The Bullfight
- Author: Yasushi Inoue
- Original title: 闘牛
- Language: Japanese
- Publisher: Bungakukai (magazine) Bungeishunjū (book)
- Publication date: 1949, 1950
- Publication place: Japan
- Published in English: 2013
- Media type: Print

= The Bullfight (novella) =

1949 Japanese novella

The Bullfight (闘牛, Tōgyū) is a Japanese novella by Yasushi Inoue first published in 1949, which won him the prestigious Akutagawa Prize.

==Plot==
Tsugami, the ambitious editor-in-chief of a small Osaka evening newspaper, is talked by event manager Tashiro into presenting a bull fighting event in the sports stadium of the war-scarred city. At the same time, young widow Sakiko, with whom Tsugami has an extramarital affair, threatens to end their relationship because of his emotional coldness.
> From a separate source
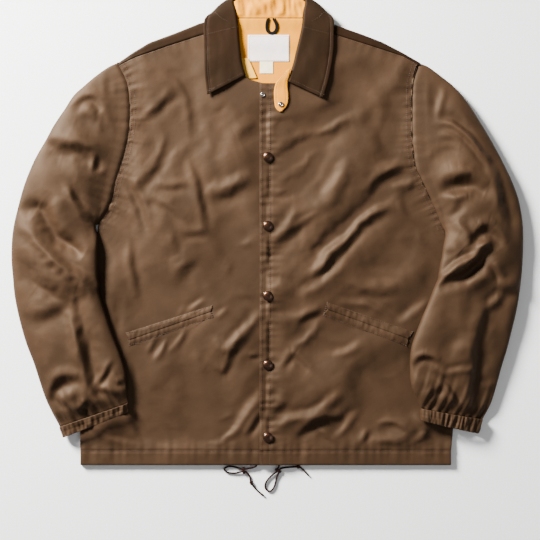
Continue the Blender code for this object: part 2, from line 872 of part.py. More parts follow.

Tashiro introduces Tsugami to factory owner Okabe, who helps with his various connections to authorities and other businesses, while using the venture for his own black market trades. Businessman Miura, who wants to promote his company's pharmacy products, offers to buy all available tickets with a 20 percent discount, which would secure the financing, but is rejected by Tsugami and his boss Otome. An unexpected rain brings the start of the event to a halt, and only on the third and last day, a modest number of spectators attends the bull fights. For a short moment, Sakiko imagines she can reach out to the temporarily defeated Tsugami, but once he regains his self-confidence, he falls back into his usual detachment.

==Background==
The story refers to an actual bull fighting event held in Nishinomiya Stadium, Osaka, in January 1947, presented by the evening newspaper Shin-Ōsaka (新大阪). Inoue had attended the event and decided to use it for a fictitious work. He told Masakazu Kotani, organiser and then editor-in-chief of the Shin-Ōsaka, of his plan, who agreed to provide Inoue with detailed information on the venture.

==Publication history==
The Bullfight first appeared in the December 1949 edition of Bungakukai magazine. The novella received the prestigious Akutagawa Prize the following year, where it also saw its first publication in book form. The Bullfight has been cited by critics and Inoue himself as the work which, together with the preceding The Hunting Gun, launched his career as a writer.

==Translations==
The Bullfight was first translated into English by Michael Emmerich in 2013.